What did @trimexplainspeps actually say?
The creator made a series of practical claims about GHK-Cu: that it helps with acne, fine lines, wrinkles, and redness; that 2-5mg daily is the appropriate dose range; that a loading phase is unnecessary; and that long, unbroken cycles are preferable to the cycling protocols you often hear about online. They also walked through a specific reconstitution calculation for a 50mg vial with 3mL bacteriostatic water and gave subcutaneous injection guidance, recommending the upper glutes or "love handles" over the stomach to avoid scarring and welts.

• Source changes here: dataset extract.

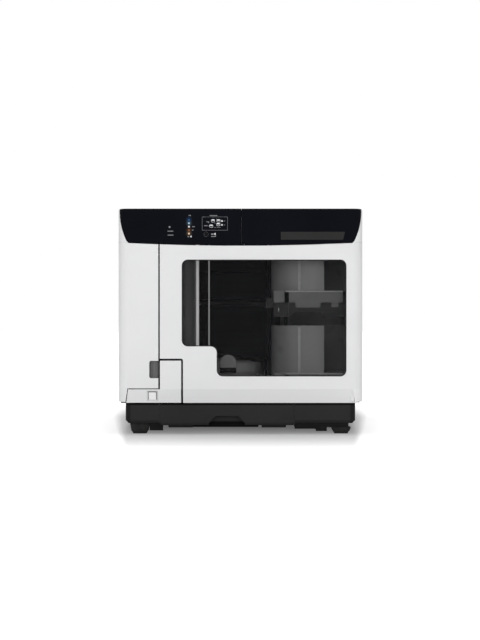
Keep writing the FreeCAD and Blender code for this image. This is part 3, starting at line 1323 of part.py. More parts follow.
def loader_arm():
    """Loader's arm: hub on the column, boss on the guide rod, and a ribbed beam to the head."""
    z0, z1 = arm_z, arm_z + arm_h
    hub = rod(0, 0, z0, column_r + 5.0, arm_h)
    boss = rod(-guide_offset, 0, z0, guide_r + 3.2, arm_h)
    back_web = box(-guide_offset, -4.5, z0, 0, 4.5, z1)
    root, tip = arm_root_w / 2, arm_tip_w / 2
    beam = prism([(0, 3 - root), (loader_reach, -tip), (loader_reach, tip), (0, root - 3)], "plan", z0, z1)
    head = rod(loader_reach, 0, z0, head_r, arm_h)
    solid = fuse(hub, boss, back_web, beam, head)
    near, far = column_r + 7, loader_reach - head_r + 1
    trough = prism([(near, 6 - root, 2.0), (far, 2.5 - tip, 2.0), (far, tip - 2.5, 2.0),
                    (near, root - 6, 2.0)], "plan", z0 + 2.5, z1 + 1)
    bowl = rod(loader_reach, 0, z0 + 3.0, head_r - 2.5, arm_h)
    inner = fuse(beam, head)
    ribs = [box(column_r + 18 + i * 16, -14, z0 + 1, column_r + 20 + i * 16, 14, z1 - 3).common(inner)
            for i in range(3)]
    socket = rod(loader_reach, 0, z0 + 2, gripper_r + 3, arm_h - 3)
    solid = fuse(solid.cut([trough, bowl]), *ribs, socket)
    key = box(column_r - 1.5, -1.9, z0, column_r + 1.0, 1.9, z1)
    column_bore = rod(0, 0, z0 - 1, column_r + run_fit, arm_h + 2)
    guide_bore = rod(-guide_offset, 0, z0 - 1, guide_r + run_fit, arm_h + 2)
    solid = fuse(cut(solid, column_bore, guide_bore), key)
    seat = rod(loader_reach, 0, z0 - 1, gripper_r - 1.0, arm_h + 2)
    return at_loader(cut(solid, seat))


def disc_gripper():
    """Gripper in the arm's head: a stem, a collar and three claws for the disc's hole."""
    z1 = arm_z + arm_h - 1.0
    stem = rod(loader_reach, 0, arm_z - gripper_len + 3, gripper_r - 1.0, z1 - arm_z + gripper_len - 3)
    collar = rod(loader_reach, 0, arm_z - 6, gripper_r + 3, 6.0)
    tip = Part.makeCone(gripper_r - 3.0, gripper_r - 1.0, 3.2, Vector(loader_reach, 0, arm_z - gripper_len))
    claw = box(loader_reach + 3, -1.5, arm_z - gripper_len + 2, loader_reach + gripper_r, 1.5, arm_z - 5)
    claws = [turned(claw, Vector(loader_reach, 0, 0), i * 120) for i in range(3)]
    return at_loader(fuse(stem, collar, tip, *claws))


def pinion_centre():
    """Axis of the swing motor's pinion, behind the turret."""
    reach = (gear_teeth + pinion_teeth) * gear_module / 2 + gear_backlash
    angle = math.radians(pinion_bearing)
    return Vector(loader_axis.x + reach * math.cos(angle), loader_axis.y + reach * math.sin(angle), 0)


def swing_pinion():
    """Motor pinion that turns the turret's gear."""
    centre = pinion_centre()
    body = gear(pinion_teeth, gear_module, turret_low + 0.3, turret_low + gear_h - 0.3, pinion_bore)
    pitches = (pinion_bearing - loader_rest) / (360.0 / gear_teeth)
    into_gap = (pitches + 0.5) * 360.0 / pinion_teeth
    body.rotate(Vector(0, 0, 0), Vector(0, 0, 1), pinion_bearing + 180 + into_gap)
    body.translate(centre)
    return body


def swing_motor():
    """Motor that swings the loader, on a bracket from the deck, with its shaft in the pinion."""
    centre = pinion_centre()
    z = turret_low + gear_h + 0.4
    can = rod(centre.x, centre.y, z, motor_r, motor_h)
    plate = prism(rounded(centre.x - 8, centre.y, centre.x + 20, centre.y + 24, 3.0), "plan", z, z + 2.0)
    leg = box(centre.x - 5, centre.y + 22, deck_top, centre.x + 17, centre.y + 24, z + 1.0)
    foot = box(centre.x - 5, centre.y + 22, deck_top, centre.x + 17, centre.y + 34, deck_top + 2.0)
    shaft = rod(centre.x, centre.y, turret_low + 0.5, pinion_bore - 0.02, gear_h + 1)
    return fuse(can, plate, leg, foot, shaft)


# ================================================================ electronics
def power_supply():
    """Power supply: folded steel box with slotted top, on the deck."""
    x0, y1 = psu_x1 - psu_w, back - wall - 4.0
    y0 = y1 - psu_len
    case = box(x0, y0, deck_top, psu_x1, y1, psu_z1)
    slots = [box(x0 + 10 + i * 8, y0 + 20, psu_z1 - 1.5, x0 + 13 + i * 8, y1 - 30, psu_z1 + 1)
             for i in range(10)]
    side_slots = [box(x0 - 1, y0 + 20 + i * 10, deck_top + 12, x0 + 1.5, y0 + 24 + i * 10, psu_z1 - 12)
                  for i in range(8)]
    return cut(case, *slots, *side_slots)


def mains_inlet():
    """Appliance inlet in the rear cover: flange, cup and three blades."""
    y1 = back - 0.6
    w, h = inlet_w / 2 - 0.15, inlet_h / 2 - 0.15
    block = box(inlet_x - w, back - wall - 4.0, inlet_z - h, inlet_x + w, y1, inlet_z + h)
    half = [(11.5, -7.0), (11.5, 3.0), (6.5, 7.5)]
    points = half + [(-u, v) for u, v in reversed(half)]
    cavity = prism([(inlet_x + u, inlet_z + v, 1.0) for u, v in points], "front", back - wall - 2.6,
                   back + 1)
    body = block.cut(cavity)
    blades = [box(inlet_x + dx - 1, back - wall - 3, inlet_z + dz - 2, inlet_x + dx + 1, back - 1.2,
                  inlet_z + dz + 2) for dx, dz in ((-7, -2), (7, -2), (0, 2.5))]
    return fuse(body, *blades)


def main_board():
    """Main board on its tray above the power supply, with a heat sink, sockets and data port."""
    z = port_z - port_h / 2 - 1.6
    x0, x1, y1 = psu_x1 - board_w, psu_x1, back - wall - 3.0
    y0 = y1 - board_len
    board = box(x0, y0, z, x1, y1, z + 1.6)
    tray = box(x0, y0, z - 6.0, x1, y1 - 6, z - 4.5)
    posts = [rod(x, y, z - 4.6, 3.0, 4.7) for x in (x0 + 6, x1 - 6) for y in (y0 + 6, y1 - 14)]
    case_x = psu_x1 - psu_w
    legs = [box(x1 - 2, y0 + 20, psu_z1, x1, y1 - 20, z - 4.5),
            box(case_x, y1 - psu_len + 5, psu_z1, case_x + 2, y1 - 20, z - 4.5)]
    chip = box(x0 + 40, y0 + 50, z + 1.5, x0 + 66, y0 + 76, z + 4)
    fins = [box(x0 + 38 + i * 5, y0 + 48, z + 3.9, x0 + 40 + i * 5, y0 + 78, z + 18) for i in range(6)]
    sink = fuse(*fins, box(x0 + 38, y0 + 48, z + 3.9, x0 + 65, y0 + 78, z + 6))
    sockets = [box(x0 + 4, y0 + 20 + i * 26, z + 1.5, x0 + 12, y0 + 40 + i * 26, z + 9) for i in range(4)]
    return fuse(board, tray, *posts, *legs, chip, sink, *sockets, data_port())


def data_port():
    """Square data socket at the rear edge of the main board."""
    w, h = port_w / 2 - 0.2, port_h / 2 - 0.2
    z = port_z
    shell = box(port_x - w, back - 18.0, z - h, port_x + w, back - 0.8, z + h)
    shell = fuse(shell, box(port_x - w, back - 18.0, z - h - 0.3, port_x + w, back - wall - 4.0, z))
    half = [(w - 1.2, 1.2 - h), (w - 1.2, 2.0), (w - 3.2, h - 1.2)]
    points = half + [(-u, v) for u, v in reversed(half)]
    cavity = prism([(port_x + u, z + v) for u, v in points], "front", back - 12.0, back + 1)
    tongue = box(port_x - 2.8, back - 12.1, z - 1.6, port_x + 2.8, back - 3.0, z + 1.6)
    return fuse(shell.cut(cavity), tongue)


def fan_frame():
    """Square fan frame behind the rear cover, with its motor's spider."""
    s, y1 = fan_size / 2, back - wall - 0.4
    y0 = y1 - fan_thick
    frame = prism(rounded(fan_x - s, fan_z - s, fan_x + s, fan_z + s, 5.0), "front", y0, y1)
    frame = frame.cut(rod(fan_x, y0 - 1, fan_z, s - 2.5, fan_thick + 2, (0, 1, 0)))
    corner_holes = [rod(fan_x + dx * (s - 4), y0 - 1, fan_z + dz * (s - 4), 2.2, fan_thick + 2, (0, 1, 0))
                    for dx in (-1, 1) for dz in (-1, 1)]
    hub = rod(fan_x, y1 - 3.0, fan_z, 14.0, 3.0, (0, 1, 0))
    spoke = box(fan_x - 1.5, y1 - 2.5, fan_z, fan_x + 1.5, y1, fan_z + s - 1)
    spokes = [turned(spoke, Vector(fan_x, 0, fan_z), 45 + i * 90, (0, 1, 0)) for i in range(4)]
    pin = rod(fan_x, y0 + 4.0, fan_z, 1.5, fan_thick - 5.0, (0, 1, 0))
    return cut(fuse(frame, hub, pin, *spokes), *corner_holes)


def fan_rotor():
    """Fan rotor: hub with seven pitched blades, bored for the frame's pin."""
    y1 = back - wall - 0.4 - 3.0 - 0.5
    y0 = y1 - fan_thick + 5.0
    hub = rod(fan_x, y0, fan_z, 15.0, y1 - y0, (0, 1, 0))
    blades = []
    for i in range(7):
        blade = box(-0.8, -7.5, 13.0, 0.8, 7.5, fan_size / 2 - 3.5)
        blade.rotate(Vector(0, 0, 0), Vector(0, 0, 1), 38)
        blade.translate(Vector(fan_x, (y0 + y1) / 2, fan_z))
        blades.append(turned(blade, Vector(fan_x, 0, fan_z), i * 360 / 7, (0, 1, 0)))
    trim = rod(fan_x, y0, fan_z, fan_size / 2 - 3.5, y1 - y0, (0, 1, 0))
    rotor = fuse(hub, *[b.common(trim) for b in blades])
    return cut(rotor, rod(fan_x, y0 - 1, fan_z, 1.5 + run_fit, fan_thick + 2, (0, 1, 0)))


def screw_places():
    """Centres of the rear cover's screws."""
    return [(x, z) for x in (-side + 20, -60.0, 60.0, side - 20) for z in (cover_bottom + 12, height - 14)]


# ================================================================ node table
nodes = {
    "base_pan": base_pan, "feet": feet, "deck_plate": deck_plate, "drawer_runners": drawer_runners,
    "disc_drawer": disc_drawer, "top_frame": top_frame, "hinge_pins": hinge_pins,
    "bay_partition": bay_partition, "right_wall": right_wall, "front_pillar": front_pillar,
    "tie_rod": tie_rod,
    "left_cover": lambda: side_cover(-1), "right_cover": lambda: side_cover(1),
    "grip_pockets": lambda: group([grip_pocket(sign) for sign in (-1, 1)]),
    "top_cover": top_cover, "rear_cover": rear_cover,
    "control_panel": control_panel, "right_panel": right_panel, "indicator_strip": indicator_strip,
    "panel_lamps": panel_lamps, "panel_button": panel_button, "panel_board": panel_board,
    "corner_panel": corner_panel, "power_bezel": power_bezel, "power_button": power_button,
    "disc_cover": disc_cover, "cover_window": cover_window,
    "ink_cover": ink_cover, "ink_cover_pull": ink_cover_pull, "ink_rack": ink_rack,
    "ink_cartridges": lambda: group([ink_cartridge(i) for i in range(ink_count)]),
    "waste_tank": waste_tank,
    "stacker_1": lambda: stacker(1), "stacker_2": lambda: stacker(2), "stacker_3": stacker_3,
    "stacker_shelf": stacker_shelf, "stacker_seat": stacker_seat,
    "drive_cage": drive_cage, "printer_case": printer_case, "printer_tray": printer_tray,
    "print_carriage": print_carriage, "carriage_rod": carriage_rod,
    "turret": turret, "loader_bearing": loader_bearing, "guide_rod": guide_rod,
    "loader_arm": loader_arm, "disc_gripper": disc_gripper, "swing_pinion": swing_pinion,
    "swing_motor": swing_motor,
    "power_supply": power_supply, "mains_inlet": mains_inlet, "main_board": main_board,
    "fan_frame": fan_frame, "fan_rotor": fan_rotor,
}
for drive in (1, 2):
    nodes[f"drive_case_{drive}"] = lambda n=drive: drive_case(n)
    nodes[f"drive_tray_{drive}"] = lambda n=drive: drive_tray(n)
    nodes[f"eject_button_{drive}"] = lambda n=drive: eject_button(n)

os.makedirs("parts", exist_ok=True)
for name, make in nodes.items():
    shape = make()
    shape.exportStep(f"parts/{name}.step")
    print(f"{name:20s} solids {len(shape.Solids)} faces {len(shape.Faces):4d} "
          f"volume {shape.Volume / 1000:9.2f} cm3 valid {shape.isValid()}")
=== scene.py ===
"""Looks of the disc label printer: finished panels, mouldings, printed marks, lamps and hardware."""
import json
import math

import bmesh
import bpy
from mathutils import Matrix, Vector


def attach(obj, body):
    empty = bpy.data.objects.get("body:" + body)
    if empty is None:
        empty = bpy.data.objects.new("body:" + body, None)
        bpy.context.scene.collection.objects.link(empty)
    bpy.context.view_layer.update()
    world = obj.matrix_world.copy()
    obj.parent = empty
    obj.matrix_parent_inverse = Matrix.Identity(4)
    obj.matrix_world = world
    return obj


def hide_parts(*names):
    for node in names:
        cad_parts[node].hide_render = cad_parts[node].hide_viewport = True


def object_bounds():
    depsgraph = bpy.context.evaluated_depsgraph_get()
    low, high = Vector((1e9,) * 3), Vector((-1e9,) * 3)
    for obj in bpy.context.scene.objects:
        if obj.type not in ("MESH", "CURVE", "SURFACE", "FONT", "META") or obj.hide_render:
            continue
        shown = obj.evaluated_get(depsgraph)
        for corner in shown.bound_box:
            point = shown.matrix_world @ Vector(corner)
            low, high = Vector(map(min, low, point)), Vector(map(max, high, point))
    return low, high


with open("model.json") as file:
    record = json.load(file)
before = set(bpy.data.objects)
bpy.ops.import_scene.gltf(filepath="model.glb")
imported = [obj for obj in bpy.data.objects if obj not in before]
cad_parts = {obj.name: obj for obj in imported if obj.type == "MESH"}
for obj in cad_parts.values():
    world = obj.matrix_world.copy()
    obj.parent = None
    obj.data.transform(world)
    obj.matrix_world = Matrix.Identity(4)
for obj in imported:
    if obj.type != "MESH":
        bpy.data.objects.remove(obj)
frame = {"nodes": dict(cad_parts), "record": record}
cad_box = [list(corner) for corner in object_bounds()]
nodes = frame["nodes"]
record = frame["record"]
body_of = {n: body for body, members in record["behaviour"]["bodies"].items() for n in members}
slot_of = {s["node"]: s["material_slot"] for s in record["subparts"]}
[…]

The creator delivered this as if it were settled, practical knowledge, not as speculation. They acknowledged they personally ran GHK-Cu for a year continuously. That personal anecdote is doing a lot of work here, and it deserves scrutiny.
Does the science back this up?
Partially, but the evidence base is thinner than this video implies. GHK-Cu (copper peptide GHK-Cu) has genuinely interesting preclinical data behind it, including work by Pickart and colleagues published across multiple journals over decades. The problems start when you try to translate that data to injectable human dosing.
The skin-related benefits, particularly wound healing, collagen synthesis stimulation, and anti-inflammatory activity, have support in cell and animal studies. Pickart et al. (2015, Journal of Aging Research) reviewed evidence that GHK-Cu can modulate gene expression linked to inflammation and tissue repair. A 2018 study by Gorouhi and Maibach in the International Journal of Cosmetic Science found topical copper peptides showed measurable effects on skin laxity and fine lines. That is topical, not injectable. The leap from topical efficacy to subcutaneous injection protocols lacks direct clinical trial support in humans. The creator does not acknowledge this gap.
What did they get wrong (or right)?
The reconstitution math they provided is actually correct. If you dissolve 50mg of GHK-Cu in 3mL of bacteriostatic water, you get roughly 16.67mg per mL. From there, 2mg does equal approximately 12 units on an insulin syringe, 3mg equals 18 units, and so on. That calculation checks out, and it is the kind of practical information that is genuinely useful and often poorly explained elsewhere.
Where they went wrong: the claim that you can run GHK-Cu continuously "for as long as you can" with no structured break is presented without any pharmacological reasoning or human safety data. There are no long-term human trials on continuous subcutaneous GHK-Cu use. Copper homeostasis is a real physiological concern. Excess copper accumulation is associated with oxidative stress, and while GHK-Cu delivers copper in a chelated, biologically controlled form, asserting year-long continuous use is safe because one person did it and was "fine" is not evidence. The acne claim also lacks specific injectable GHK-Cu support in the literature.
What should you actually know?
GHK-Cu is one of the more legitimately researched peptides in the cosmetic and wound-healing space, but the research was not done on people injecting 2-5mg subcutaneously every day for a year. Most of the human-applicable data involves topical formulations or in vitro models. The injectable market exists largely outside clinical trial infrastructure.
The injection site advice, rotating between upper glutes and love handles to minimize scar tissue formation, is reasonable harm reduction guidance for anyone already using subcutaneous injections, but it is not a medical recommendation and should not be treated as one. The creator also directs viewers to "a source" in their bio, which implies purchasing from an unregulated supplier. GHK-Cu sold for research or personal use is not FDA-approved for any therapeutic indication. Anyone considering injectable peptides should be working with a licensed clinician who can monitor copper levels and assess individual risk, not sourcing from a TikTok bio link.
- GHK-Cu has real preclinical evidence for skin repair and anti-inflammatory effects, but human injectable trials are absent.
- The reconstitution math in this video is accurate for a 50mg vial with 3mL bacteriostatic water.
- Continuous year-long use without breaks is not supported by any published safety data in humans.
- Copper toxicity, though uncommon at typical GHK-Cu doses, is a physiological concern that goes unmentioned here.
- Topical GHK-Cu and injectable GHK-Cu are not interchangeable in terms of evidence base.